[Source data start]
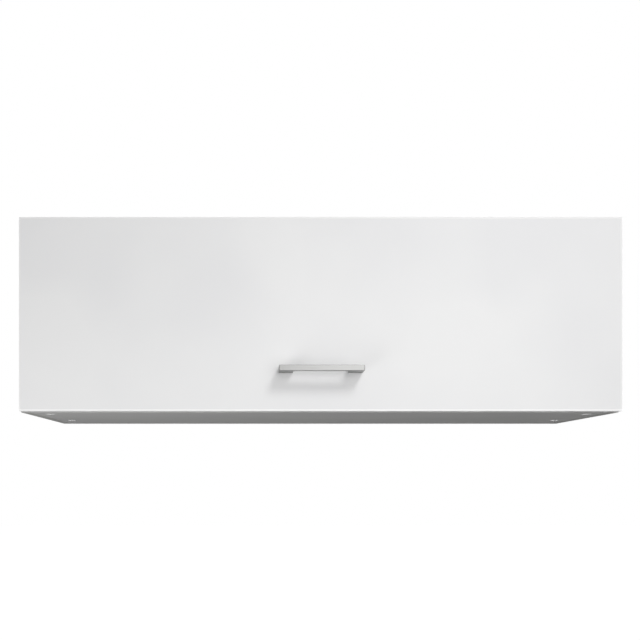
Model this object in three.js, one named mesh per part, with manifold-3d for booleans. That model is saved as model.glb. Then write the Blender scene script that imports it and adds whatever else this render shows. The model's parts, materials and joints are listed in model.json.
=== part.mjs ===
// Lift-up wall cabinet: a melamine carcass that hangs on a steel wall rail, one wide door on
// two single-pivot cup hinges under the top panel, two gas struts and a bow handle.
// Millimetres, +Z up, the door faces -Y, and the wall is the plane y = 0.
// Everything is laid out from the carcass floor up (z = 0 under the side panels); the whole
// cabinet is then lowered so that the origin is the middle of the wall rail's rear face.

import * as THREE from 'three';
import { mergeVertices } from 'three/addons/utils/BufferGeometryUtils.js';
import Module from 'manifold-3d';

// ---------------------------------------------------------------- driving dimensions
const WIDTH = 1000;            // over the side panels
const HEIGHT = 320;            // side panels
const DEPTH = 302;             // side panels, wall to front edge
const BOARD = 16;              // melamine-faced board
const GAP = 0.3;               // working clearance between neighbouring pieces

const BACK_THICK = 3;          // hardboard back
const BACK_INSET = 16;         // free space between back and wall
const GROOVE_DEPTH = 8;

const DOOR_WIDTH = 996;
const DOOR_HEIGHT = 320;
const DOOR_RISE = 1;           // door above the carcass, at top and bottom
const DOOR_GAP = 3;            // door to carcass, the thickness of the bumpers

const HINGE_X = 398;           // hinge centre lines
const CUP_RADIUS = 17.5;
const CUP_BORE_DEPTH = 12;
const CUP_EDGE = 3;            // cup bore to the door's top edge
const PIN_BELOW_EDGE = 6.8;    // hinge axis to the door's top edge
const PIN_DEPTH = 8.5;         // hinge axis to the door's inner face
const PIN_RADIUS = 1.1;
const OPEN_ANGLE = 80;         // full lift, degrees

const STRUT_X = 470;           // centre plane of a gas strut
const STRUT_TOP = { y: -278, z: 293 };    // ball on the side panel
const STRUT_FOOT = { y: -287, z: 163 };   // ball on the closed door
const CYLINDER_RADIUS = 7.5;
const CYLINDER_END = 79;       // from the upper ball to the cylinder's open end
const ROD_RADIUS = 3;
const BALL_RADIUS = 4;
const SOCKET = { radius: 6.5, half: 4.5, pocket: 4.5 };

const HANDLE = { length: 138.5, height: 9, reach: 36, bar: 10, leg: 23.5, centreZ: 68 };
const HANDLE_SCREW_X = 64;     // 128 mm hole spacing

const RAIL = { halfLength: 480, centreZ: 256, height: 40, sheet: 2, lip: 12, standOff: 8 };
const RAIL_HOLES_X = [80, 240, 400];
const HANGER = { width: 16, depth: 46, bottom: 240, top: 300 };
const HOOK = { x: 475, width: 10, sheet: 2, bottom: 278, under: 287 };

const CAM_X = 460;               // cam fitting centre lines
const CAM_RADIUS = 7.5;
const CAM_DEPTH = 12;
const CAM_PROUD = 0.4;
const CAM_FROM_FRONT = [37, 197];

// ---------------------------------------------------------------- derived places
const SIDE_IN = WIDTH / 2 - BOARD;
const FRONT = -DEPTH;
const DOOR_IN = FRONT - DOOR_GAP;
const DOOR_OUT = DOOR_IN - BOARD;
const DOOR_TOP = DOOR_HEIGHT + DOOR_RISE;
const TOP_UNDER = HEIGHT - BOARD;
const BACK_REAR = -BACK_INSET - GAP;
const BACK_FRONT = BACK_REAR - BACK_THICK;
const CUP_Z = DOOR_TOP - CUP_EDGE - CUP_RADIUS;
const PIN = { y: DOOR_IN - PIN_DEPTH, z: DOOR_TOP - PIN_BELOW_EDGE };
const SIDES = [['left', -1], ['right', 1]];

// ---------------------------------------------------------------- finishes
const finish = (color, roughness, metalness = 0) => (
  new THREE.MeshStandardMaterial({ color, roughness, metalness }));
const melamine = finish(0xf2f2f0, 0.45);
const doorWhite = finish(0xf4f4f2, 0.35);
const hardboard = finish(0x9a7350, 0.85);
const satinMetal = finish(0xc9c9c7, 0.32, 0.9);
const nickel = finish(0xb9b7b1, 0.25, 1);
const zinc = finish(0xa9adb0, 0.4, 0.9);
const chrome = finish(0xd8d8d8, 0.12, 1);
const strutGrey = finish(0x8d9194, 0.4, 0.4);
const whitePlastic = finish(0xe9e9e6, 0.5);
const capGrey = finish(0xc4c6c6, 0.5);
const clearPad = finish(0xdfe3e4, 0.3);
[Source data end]
Write the data back out verbatim.

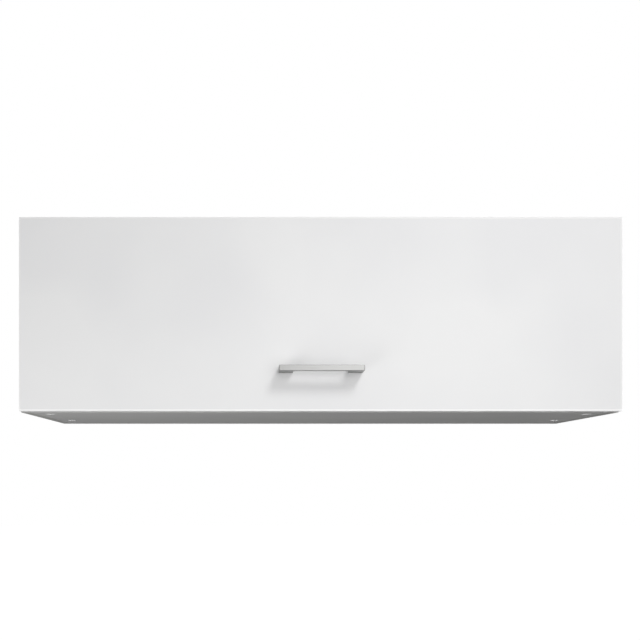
Model this object in three.js, one named mesh per part, with manifold-3d for booleans. That model is saved as model.glb. Then write the Blender scene script that imports it and adds whatever else this render shows. The model's parts, materials and joints are listed in model.json.
=== part.mjs ===
// Lift-up wall cabinet: a melamine carcass that hangs on a steel wall rail, one wide door on
// two single-pivot cup hinges under the top panel, two gas struts and a bow handle.
// Millimetres, +Z up, the door faces -Y, and the wall is the plane y = 0.
// Everything is laid out from the carcass floor up (z = 0 under the side panels); the whole
// cabinet is then lowered so that the origin is the middle of the wall rail's rear face.

import * as THREE from 'three';
import { mergeVertices } from 'three/addons/utils/BufferGeometryUtils.js';
import Module from 'manifold-3d';

// ---------------------------------------------------------------- driving dimensions
const WIDTH = 1000;            // over the side panels
const HEIGHT = 320;            // side panels
const DEPTH = 302;             // side panels, wall to front edge
const BOARD = 16;              // melamine-faced board
const GAP = 0.3;               // working clearance between neighbouring pieces

const BACK_THICK = 3;          // hardboard back
const BACK_INSET = 16;         // free space between back and wall
const GROOVE_DEPTH = 8;

const DOOR_WIDTH = 996;
const DOOR_HEIGHT = 320;
const DOOR_RISE = 1;           // door above the carcass, at top and bottom
const DOOR_GAP = 3;            // door to carcass, the thickness of the bumpers

const HINGE_X = 398;           // hinge centre lines
const CUP_RADIUS = 17.5;
const CUP_BORE_DEPTH = 12;
const CUP_EDGE = 3;            // cup bore to the door's top edge
const PIN_BELOW_EDGE = 6.8;    // hinge axis to the door's top edge
const PIN_DEPTH = 8.5;         // hinge axis to the door's inner face
const PIN_RADIUS = 1.1;
const OPEN_ANGLE = 80;         // full lift, degrees

const STRUT_X = 470;           // centre plane of a gas strut
const STRUT_TOP = { y: -278, z: 293 };    // ball on the side panel
const STRUT_FOOT = { y: -287, z: 163 };   // ball on the closed door
const CYLINDER_RADIUS = 7.5;
const CYLINDER_END = 79;       // from the upper ball to the cylinder's open end
const ROD_RADIUS = 3;
const BALL_RADIUS = 4;
const SOCKET = { radius: 6.5, half: 4.5, pocket: 4.5 };

const HANDLE = { length: 138.5, height: 9, reach: 36, bar: 10, leg: 23.5, centreZ: 68 };
const HANDLE_SCREW_X = 64;     // 128 mm hole spacing

const RAIL = { halfLength: 480, centreZ: 256, height: 40, sheet: 2, lip: 12, standOff: 8 };
const RAIL_HOLES_X = [80, 240, 400];
const HANGER = { width: 16, depth: 46, bottom: 240, top: 300 };
const HOOK = { x: 475, width: 10, sheet: 2, bottom: 278, under: 287 };

const CAM_X = 460;               // cam fitting centre lines
const CAM_RADIUS = 7.5;
const CAM_DEPTH = 12;
const CAM_PROUD = 0.4;
const CAM_FROM_FRONT = [37, 197];

// ---------------------------------------------------------------- derived places
const SIDE_IN = WIDTH / 2 - BOARD;
const FRONT = -DEPTH;
const DOOR_IN = FRONT - DOOR_GAP;
const DOOR_OUT = DOOR_IN - BOARD;
const DOOR_TOP = DOOR_HEIGHT + DOOR_RISE;
const TOP_UNDER = HEIGHT - BOARD;
const BACK_REAR = -BACK_INSET - GAP;
const BACK_FRONT = BACK_REAR - BACK_THICK;
const CUP_Z = DOOR_TOP - CUP_EDGE - CUP_RADIUS;
const PIN = { y: DOOR_IN - PIN_DEPTH, z: DOOR_TOP - PIN_BELOW_EDGE };
const SIDES = [['left', -1], ['right', 1]];

// ---------------------------------------------------------------- finishes
const finish = (color, roughness, metalness = 0) => (
  new THREE.MeshStandardMaterial({ color, roughness, metalness }));
const melamine = finish(0xf2f2f0, 0.45);
const doorWhite = finish(0xf4f4f2, 0.35);
const hardboard = finish(0x9a7350, 0.85);
const satinMetal = finish(0xc9c9c7, 0.32, 0.9);
const nickel = finish(0xb9b7b1, 0.25, 1);
const zinc = finish(0xa9adb0, 0.4, 0.9);
const chrome = finish(0xd8d8d8, 0.12, 1);
const strutGrey = finish(0x8d9194, 0.4, 0.4);
const whitePlastic = finish(0xe9e9e6, 0.5);
const capGrey = finish(0xc4c6c6, 0.5);
const clearPad = finish(0xdfe3e4, 0.3);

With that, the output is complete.